A significant left presence is the local organisation of the Union of Officers, made up of opposition-minded retired military personnel. A number of small trade unions are also aligned with the left.

Considering how many people in Novosibirsk live barely above starvation level, the size and political impact of the committed left are surprisingly small. The reasons angry workers in Russia do not, for the most part, flock into left-wing parties are diverse and go far back into Soviet times. A major obstacle for the left, however, is simply the poverty that has made workers angry in the first place.

For workers, even the bus fare needed if they are to get to meetings can be hard to find. For the parties they might join, membership dues cannot be a large source of income. Nor can literature sales, since newspapers can only occasionally be sold rather than given away. For expenses such as rent, telephone bills and printing costs, left organisations usually depend on a few supporters who have higher incomes and can make donations.

A further brake on the growth of the left, in Novosibirsk and elsewhere, is the fact that large numbers of workers lack the time for political activity. To keep themselves and their families, they have to hold down two or even three jobs.

But with capitalism discredited and the ruling authorities widely hated, the failure of the left to grow impressively cannot be put down solely to practical difficulties. The decisive reasons are political.

Even in a city as large as Novosibirsk, left political activists remain almost completely isolated from the international left and its debates (something brought home to me by the fact that my presence at various gatherings has been a real event). Few good historical materials are to be had, especially in Russian. Marxism-Leninism to most Novosibirsk leftists therefore remains the skewed, selective version found in Brezhnev-era party primers.

Not surprisingly, the reasons Soviet socialism and the USSR were quickly and deliberately dismantled are baffling to most people on the left. The things that activists cannot understand themselves cannot be explained persuasively to others.

Compared to the perplexities of the 1980s and 1990s, the politics of the Stalin era seem to many leftists to be agreeably straightforward. But if nostalgia for Stalinist times is comforting to the old, it is repellent to the young. And of course, the unrepentant Stalinism of various groups on the Novosibirsk left (including the largest, the Russian Communist Workers Party) is seized upon by liberal propagandists to brand the whole left as totalitarian.

The fact that the main political experience of most Novosibirsk leftists has been in the Communist Party of the Soviet Union shows through in their organisational habits. Among the former military officers in particular, unquestioning submission to orders from above is seen as a political virtue. The result is that the left parties, as well as having a dogmatist cast, tend to be marred by rigid internal hierarchies.

With internal party democracy ill developed and poorly understood, political differences have been expressed in factionalism and recurrent splits.

It is not the case that the post-Soviet left here has achieved nothing.
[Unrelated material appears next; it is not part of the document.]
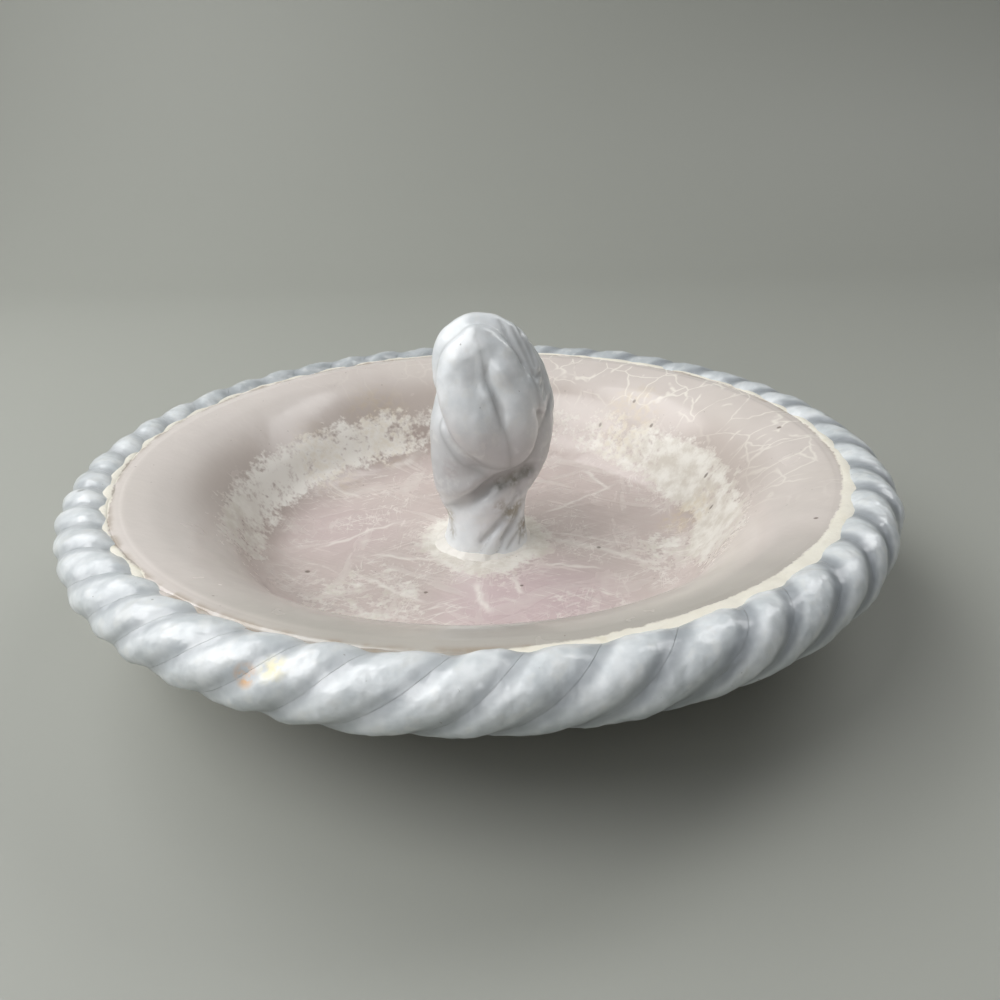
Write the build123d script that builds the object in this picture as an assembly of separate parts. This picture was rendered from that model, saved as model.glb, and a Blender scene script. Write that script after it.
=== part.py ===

Left-wing news-sheets are published semi-regularly and, though often turgid reading, provide a vehicle for bitter criticism of the new capitalist order. Opposition demonstrations each year on May 1 and November 7, the anniversary of the 1917 revolution, draw about 10,000 participants.

During 1998, Novosibirsk leftists twice organised actions in support of the "rail wars", when unpaid miners and other workers in the nearby Kuzbass region blocked rail lines.

On January 23, activists from Novosibirsk were among more than 150 delegates at a remarkable congress of representatives of labour collectives, strike committees and workers' councils from Siberia and the Urals.

Held under tight police surveillance in the Kuzbass city of Anzhero-Sudzhensk, the congress heard the call for a shift from parliamentarism to active workers' struggle. A Council of Workers of Siberia was elected, and a decision was taken to support only those political parties that joined actively in defending workers' rights.

Even the characteristic failings of the left groups in Novosibirsk are being addressed. Surrounded by piles of books in a run-down apartment, a former research scientist and philosophy teacher chairs meetings of an analytical group. How does the crisis in Russia reflect the evolution of capitalism outside the country's borders? What did the founders of Russian Marxism really think about the internal regime needed in a workers' party? The participants in the group are searching for answers.

Meanwhile, tertiary education lecturer Aleksandr Glazunov is the moving spirit in an Inter-Party Initiative Committee of Communists. Representatives of five left organisations gather weekly, hoping to clarify differences and overcome them.

It is fair to conclude, however, that when rapid growth of the Novosibirsk left begins, it will be led, not by veterans of Soviet socialism, but by younger activists whose political experience dates from the 1990s, and whose sense of the international heritage of the left is keen. In Novosibirsk, such people are grouped in the local Russian Communist Union of Youth, the Komsomol.

With about 70 members in Novosibirsk province, and 40 or so in the city itself, the Komsomol is among the larger of the local left organisations. It has one deputy in the provincial legislature.

Linked in earlier times to the KPRF, the Komsomol now insists bluntly on its independence.

According to Yevgenia Polinovskaya, a Novosibirsk history lecturer who coordinates the Komsomol's work in Siberia, the falling-out with the KPRF reflected disagreement by young radicals with the party's right-wing course, opposition to its growing nationalist bent and anger at KPRF interference in the Komsomol's internal affairs. When Polinovskaya ran as a Komsomol candidate in elections for the provincial legislature in December 1997, the KPRF refused to back her campaign, running a non-party factory director against her.

Much of the activity of Novosibirsk Komsomol members centres on their paper, Novosibirsky Komsomolets, which appears four or five times a year. Interesting and well produced, the paper is by far the best of the local left.

With about a third of its members students, the Komsomol also works to develop the student movement and to defend education. It conducts its own political education work, including discussion camps and debates with other political tendencies.

Alone on the Novosibirsk left, the Komsomol searches for lessons and examples outside the Soviet and Russian experiences, carried out largely through the internet, where it has a web page (.

Leftists in Siberia are not short of courage or devotion. To pack into a decrepit Moskvich car and drive hundreds of kilometres in -30° temperatures, and then to spend a day conferring in an unheated cinema beset by police, would test the mettle of most western radicals.

The shortcomings which hold the Siberian left back are rooted in the areas of program and method. Until now, the authorities have been able to assume the left's errors rule it out as a potential mass opposition. That assumption may yet prove false.